Looking at firing my full service broker.

Ok, one vote against e-trade, one vote for scottrade.

Any other recommendations for a discount broker?

TD-ameritrade anyone?

Hot Sam said...

Shame on you for signing on the dotted line without reading the fine print!

I share your outrage. How in the world can they justify a fee for inactivity? The fee is merely an incentive to churn your own account. I'm sure their contract with you is ironclad, but the SEC might have a problem with such fees or the impact they have on trading volatility. Leaving and telling friends is the best revenge. Call the SEC. A BBB complaint or a letter to your congressman might work: at least it will annoy them.

On some online accounts, the fine print says they can confiscate the entire balance the inactivity for more than 6 months. This is even more shameful in that they collect tens of millions in interest off of accounts they pay no interest on.

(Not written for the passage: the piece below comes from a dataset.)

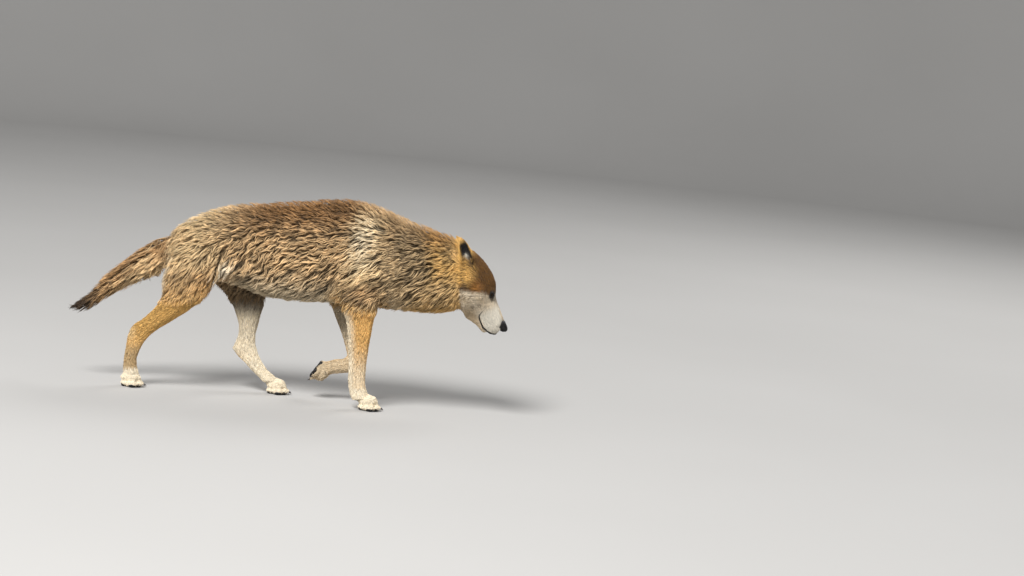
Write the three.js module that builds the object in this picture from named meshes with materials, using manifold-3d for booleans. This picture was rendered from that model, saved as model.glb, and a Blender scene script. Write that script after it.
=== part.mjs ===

I can be ashamed of being caught up numerous times in automatic renewal traps. I shudder to think what is hidden in the EULAs of software I've purchased or downloaded.

Anonymous said...

Robert, EULA's usually have something like this:

I thought it was funny, anyway. :)

Anonymous said...

I'm with Banc of America Investments and can vouch for them. If you have a basic checking account with Bank of America (which doesn't cost anything) you pay no maintenance fees, get $10 trades and a decent website (albeit basic compared to Scottrade's).

They do not cater to day traders, have customer service open on Saturday, and have a free trade option for people with a minimum of $25,000 in bank accounts.

The customer service is good too, rarely do I get people telling me two different things if I need to call back for something. Oh, one negative. You can't complete most forms online, most need to be faxed or mailed in.